Give back all the data exactly, line by line.

[START OF GIVEN INFORMATION]

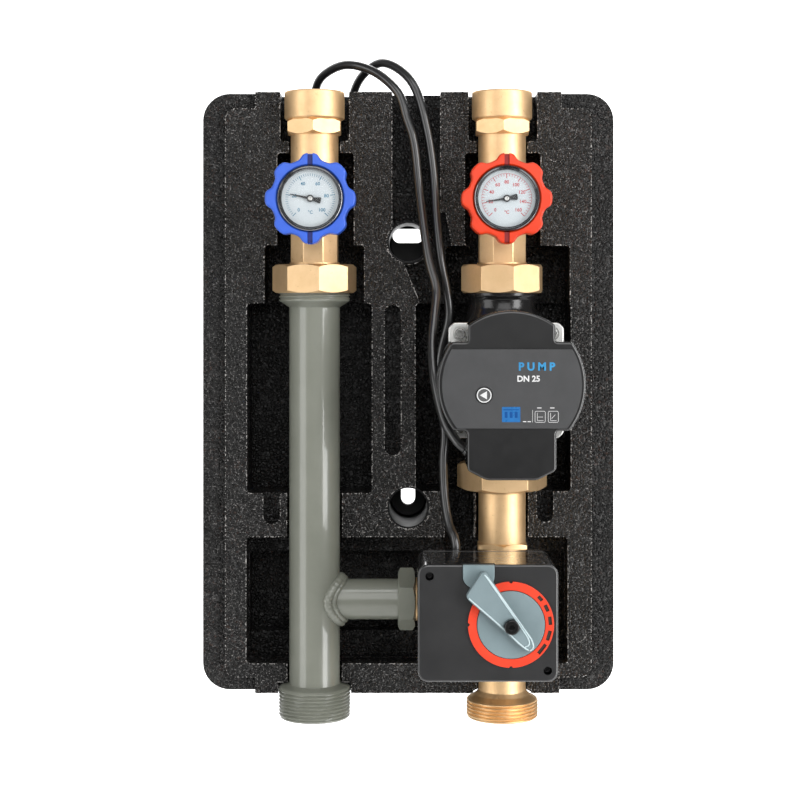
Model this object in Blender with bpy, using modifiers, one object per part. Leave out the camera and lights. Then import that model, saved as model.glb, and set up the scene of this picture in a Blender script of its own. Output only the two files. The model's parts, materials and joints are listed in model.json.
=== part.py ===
"""Heating pump and mixing group, DN25, in the rear half of its foam insulation.

Frame: X to the right, Z up, -Y towards the person who faces it. The origin is on the wall face, behind the
middle of the insulation. Both pipe columns stand in the plane Y = PIPE_Y. Sizes are in metres.
"Front" pieces are drawn in local axes: x right, y up, z towards the front, so local z is a depth before
PIPE_Y.
"""

import math

import bmesh
import bpy
from mathutils import Vector

MM = 0.001
GAP = 0.3 * MM  # between neighbouring pieces

# Driving dimensions
PIPE_Y = -62 * MM  # pipe plane, from the wall
COLUMN_X = 62.5 * MM  # half of the 125 mm between the pipe centres
SHELL_W, SHELL_H = 275 * MM, 400 * MM
SHELL_CORNER = 18 * MM
RIM_STEP = 5 * MM  # how far the rim band is set back
G1_BORE_R = 15.1 * MM  # G1 female thread
G112_R = 23.85 * MM  # G1 1/2 male thread, outside
PIPE_R, PIPE_BORE_R = 16.85 * MM, 14.2 * MM
BRANCH_R, BRANCH_Z = 13.45 * MM, -138 * MM
UNION_AF = 52 * MM
BOTTOM_Z = -216 * MM
STEM_Z = 126 * MM  # valve stem axis
UNION_FACE_Z = 75 * MM  # top unions
PUMP_Z, PUMP_LENGTH = 10 * MM, 130 * MM
PUMP_FOOT_Z = UNION_FACE_Z - PUMP_LENGTH
MIXING_Z = -137 * MM
BALL_R, BALL_BORE_R = 15 * MM, 10 * MM
TAIL_BORE_R = 11 * MM
CABLE_R = 3 * MM
UPPER_HOLE_Z, LOWER_HOLE_Z = 100 * MM, -77 * MM
HOLE_R, CUP_R, CUP_BORE_R = 14.3 * MM, 14.0 * MM, 12.9 * MM
HEAD_BACK, HEAD_FRONT = 62 * MM, 103 * MM  # pump head, in front of the pipe plane
BOX_BACK, BOX_FRONT = 30 * MM, 93 * MM  # actuator, in front of the pipe plane
TAB_SUNK, TAB_TRAVEL = 2.6 * MM, 2.5 * MM  # release tab, below the cover's face at rest and its stroke

FACING = (math.pi / 2, 0, 0)  # turns local z to -Y, and local y to +Z
SIDEWAYS = (0, math.pi / 2, 0)  # turns local z to +X
COLUMNS = {"return": -COLUMN_X, "supply": COLUMN_X}

MATERIALS = {
    "foam": ((0.03, 0.03, 0.03), 0.85, 0.0),
    "mount_plastic": ((0.03, 0.03, 0.03), 0.35, 0.0),
    "brass": ((0.78, 0.60, 0.34), 0.32, 1.0),
    "ptfe": ((0.9, 0.9, 0.88), 0.4, 0.0),
    "chrome": ((0.85, 0.85, 0.85), 0.1, 1.0),
    "blue_plastic": ((0.03, 0.11, 0.8), 0.35, 0.0),
    "red_plastic": ((0.85, 0.05, 0.03), 0.35, 0.0),
    "dial_white": ((0.92, 0.92, 0.92), 0.4, 0.0),
    "clear_glass": ((0.95, 0.97, 1.0), 0.05, 0.0),
    "pointer_black": ((0.02, 0.02, 0.02), 0.4, 0.0),
    "grey_paint": ((0.27, 0.29, 0.25), 0.4, 0.0),
    "black_cast_iron": ((0.015, 0.015, 0.015), 0.25, 0.3),
    "stainless": ((0.75, 0.75, 0.74), 0.2, 1.0),
    "screw_steel": ((0.7, 0.7, 0.7), 0.25, 1.0),
    "copper_winding": ((0.6, 0.27, 0.12), 0.4, 0.8),
    "black_plastic": ((0.025, 0.025, 0.027), 0.4, 0.0),
    "label_foil": ((0.06, 0.06, 0.065), 0.45, 0.0),
    "button_grey": ((0.4, 0.4, 0.41), 0.4, 0.0),
    "grey_blue_plastic": ((0.25, 0.38, 0.39), 0.45, 0.0),
    "scale_red": ((0.95, 0.09, 0.04), 0.45, 0.0),
    "gear_white": ((0.8, 0.8, 0.76), 0.45, 0.0),
    "black_cable": ((0.02, 0.02, 0.02), 0.4, 0.0),
}


def clear_scene():
    for obj in list(bpy.data.objects):
        bpy.data.objects.remove(obj, do_unlink=True)


def new_collection(name):
    made = bpy.data.collections.new(name)
    bpy.context.scene.collection.children.link(made)
    return made


def make_material(name):
    colour, roughness, metallic = MATERIALS[name]
    made = bpy.data.materials.new(name)
    made.use_nodes = True
    shader = made.node_tree.nodes["Principled BSDF"]
    shader.inputs["Base Color"].default_value = (*colour, 1)
    shader.inputs["Roughness"].default_value = roughness
    shader.inputs["Metallic"].default_value = metallic
    return made


clear_scene()
PARTS = new_collection("pump_and_mixing_group")
CUTTERS = new_collection("cutters")
SLOTS = {name: make_material(name) for name in MATERIALS}


# Basic shapes. Each returns an object that is not yet in a collection of parts.


def place(mesh, location, rotation):
    obj = bpy.data.objects.new("shape", mesh)
    obj.location, obj.rotation_euler = location, rotation
    return obj


def from_bmesh(bm, location=(0, 0, 0), rotation=(0, 0, 0)):
    mesh = bpy.data.meshes.new("shape")
    bm.to_mesh(mesh)
    bm.free()
    return place(mesh, location, rotation)


def block(low, high):
    """A box between two corners, in world axes."""
    low, high = Vector(low), Vector(high)
    bm = bmesh.new()
    bmesh.ops.create_cube(bm, size=1)
    bmesh.ops.scale(bm, vec=high - low, verts=bm.verts)
    return from_bmesh(bm, (low + high) / 2)


def rod(radius, length, location, rotation=(0, 0, 0), sides=20, top_radius=None):
    """A closed cylinder or cone from location along its local z."""
    bm = bmesh.new()
    end = radius if top_radius is None else top_radius
    bmesh.ops.create_cone(bm, cap_ends=True, segments=sides, radius1=radius, radius2=end, depth=length)
    bmesh.ops.translate(bm, vec=(0, 0, length / 2), verts=bm.verts)
    for face in bm.faces:
        face.smooth = len(face.verts) == 4
    return from_bmesh(bm, location, rotation)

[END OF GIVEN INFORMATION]

■ FULL ANSWER:
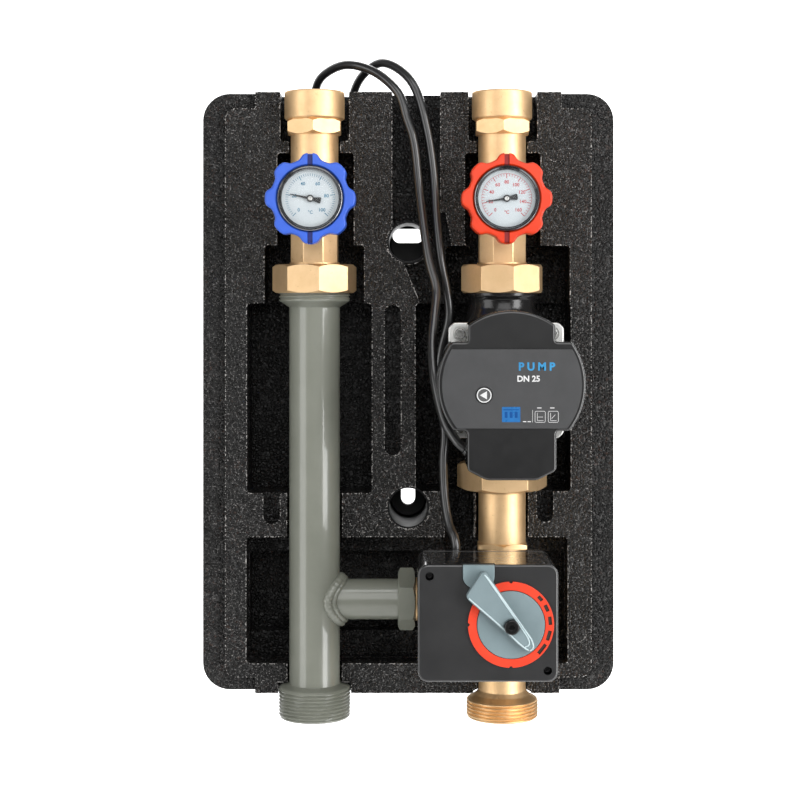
Model this object in Blender with bpy, using modifiers, one object per part. Leave out the camera and lights. Then import that model, saved as model.glb, and set up the scene of this picture in a Blender script of its own. Output only the two files. The model's parts, materials and joints are listed in model.json.
=== part.py ===
"""Heating pump and mixing group, DN25, in the rear half of its foam insulation.

Frame: X to the right, Z up, -Y towards the person who faces it. The origin is on the wall face, behind the
middle of the insulation. Both pipe columns stand in the plane Y = PIPE_Y. Sizes are in metres.
"Front" pieces are drawn in local axes: x right, y up, z towards the front, so local z is a depth before
PIPE_Y.
"""

import math

import bmesh
import bpy
from mathutils import Vector

MM = 0.001
GAP = 0.3 * MM  # between neighbouring pieces

# Driving dimensions
PIPE_Y = -62 * MM  # pipe plane, from the wall
COLUMN_X = 62.5 * MM  # half of the 125 mm between the pipe centres
SHELL_W, SHELL_H = 275 * MM, 400 * MM
SHELL_CORNER = 18 * MM
RIM_STEP = 5 * MM  # how far the rim band is set back
G1_BORE_R = 15.1 * MM  # G1 female thread
G112_R = 23.85 * MM  # G1 1/2 male thread, outside
PIPE_R, PIPE_BORE_R = 16.85 * MM, 14.2 * MM
BRANCH_R, BRANCH_Z = 13.45 * MM, -138 * MM
UNION_AF = 52 * MM
BOTTOM_Z = -216 * MM
STEM_Z = 126 * MM  # valve stem axis
UNION_FACE_Z = 75 * MM  # top unions
PUMP_Z, PUMP_LENGTH = 10 * MM, 130 * MM
PUMP_FOOT_Z = UNION_FACE_Z - PUMP_LENGTH
MIXING_Z = -137 * MM
BALL_R, BALL_BORE_R = 15 * MM, 10 * MM
TAIL_BORE_R = 11 * MM
CABLE_R = 3 * MM
UPPER_HOLE_Z, LOWER_HOLE_Z = 100 * MM, -77 * MM
HOLE_R, CUP_R, CUP_BORE_R = 14.3 * MM, 14.0 * MM, 12.9 * MM
HEAD_BACK, HEAD_FRONT = 62 * MM, 103 * MM  # pump head, in front of the pipe plane
BOX_BACK, BOX_FRONT = 30 * MM, 93 * MM  # actuator, in front of the pipe plane
TAB_SUNK, TAB_TRAVEL = 2.6 * MM, 2.5 * MM  # release tab, below the cover's face at rest and its stroke

FACING = (math.pi / 2, 0, 0)  # turns local z to -Y, and local y to +Z
SIDEWAYS = (0, math.pi / 2, 0)  # turns local z to +X
COLUMNS = {"return": -COLUMN_X, "supply": COLUMN_X}

MATERIALS = {
    "foam": ((0.03, 0.03, 0.03), 0.85, 0.0),
    "mount_plastic": ((0.03, 0.03, 0.03), 0.35, 0.0),
    "brass": ((0.78, 0.60, 0.34), 0.32, 1.0),
    "ptfe": ((0.9, 0.9, 0.88), 0.4, 0.0),
    "chrome": ((0.85, 0.85, 0.85), 0.1, 1.0),
    "blue_plastic": ((0.03, 0.11, 0.8), 0.35, 0.0),
    "red_plastic": ((0.85, 0.05, 0.03), 0.35, 0.0),
    "dial_white": ((0.92, 0.92, 0.92), 0.4, 0.0),
    "clear_glass": ((0.95, 0.97, 1.0), 0.05, 0.0),
    "pointer_black": ((0.02, 0.02, 0.02), 0.4, 0.0),
    "grey_paint": ((0.27, 0.29, 0.25), 0.4, 0.0),
    "black_cast_iron": ((0.015, 0.015, 0.015), 0.25, 0.3),
    "stainless": ((0.75, 0.75, 0.74), 0.2, 1.0),
    "screw_steel": ((0.7, 0.7, 0.7), 0.25, 1.0),
    "copper_winding": ((0.6, 0.27, 0.12), 0.4, 0.8),
    "black_plastic": ((0.025, 0.025, 0.027), 0.4, 0.0),
    "label_foil": ((0.06, 0.06, 0.065), 0.45, 0.0),
    "button_grey": ((0.4, 0.4, 0.41), 0.4, 0.0),
    "grey_blue_plastic": ((0.25, 0.38, 0.39), 0.45, 0.0),
    "scale_red": ((0.95, 0.09, 0.04), 0.45, 0.0),
    "gear_white": ((0.8, 0.8, 0.76), 0.45, 0.0),
    "black_cable": ((0.02, 0.02, 0.02), 0.4, 0.0),
}


def clear_scene():
    for obj in list(bpy.data.objects):
        bpy.data.objects.remove(obj, do_unlink=True)


def new_collection(name):
    made = bpy.data.collections.new(name)
    bpy.context.scene.collection.children.link(made)
    return made


def make_material(name):
    colour, roughness, metallic = MATERIALS[name]
    made = bpy.data.materials.new(name)
    made.use_nodes = True
    shader = made.node_tree.nodes["Principled BSDF"]
    shader.inputs["Base Color"].default_value = (*colour, 1)
    shader.inputs["Roughness"].default_value = roughness
    shader.inputs["Metallic"].default_value = metallic
    return made


clear_scene()
PARTS = new_collection("pump_and_mixing_group")
CUTTERS = new_collection("cutters")
SLOTS = {name: make_material(name) for name in MATERIALS}


# Basic shapes. Each returns an object that is not yet in a collection of parts.


def place(mesh, location, rotation):
    obj = bpy.data.objects.new("shape", mesh)
    obj.location, obj.rotation_euler = location, rotation
    return obj


def from_bmesh(bm, location=(0, 0, 0), rotation=(0, 0, 0)):
    mesh = bpy.data.meshes.new("shape")
    bm.to_mesh(mesh)
    bm.free()
    return place(mesh, location, rotation)


def block(low, high):
    """A box between two corners, in world axes."""
    low, high = Vector(low), Vector(high)
    bm = bmesh.new()
    bmesh.ops.create_cube(bm, size=1)
    bmesh.ops.scale(bm, vec=high - low, verts=bm.verts)
    return from_bmesh(bm, (low + high) / 2)


def rod(radius, length, location, rotation=(0, 0, 0), sides=20, top_radius=None):
    """A closed cylinder or cone from location along its local z."""
    bm = bmesh.new()
    end = radius if top_radius is None else top_radius
    bmesh.ops.create_cone(bm, cap_ends=True, segments=sides, radius1=radius, radius2=end, depth=length)
    bmesh.ops.translate(bm, vec=(0, 0, length / 2), verts=bm.verts)
    for face in bm.faces:
        face.smooth = len(face.verts) == 4
    return from_bmesh(bm, location, rotation)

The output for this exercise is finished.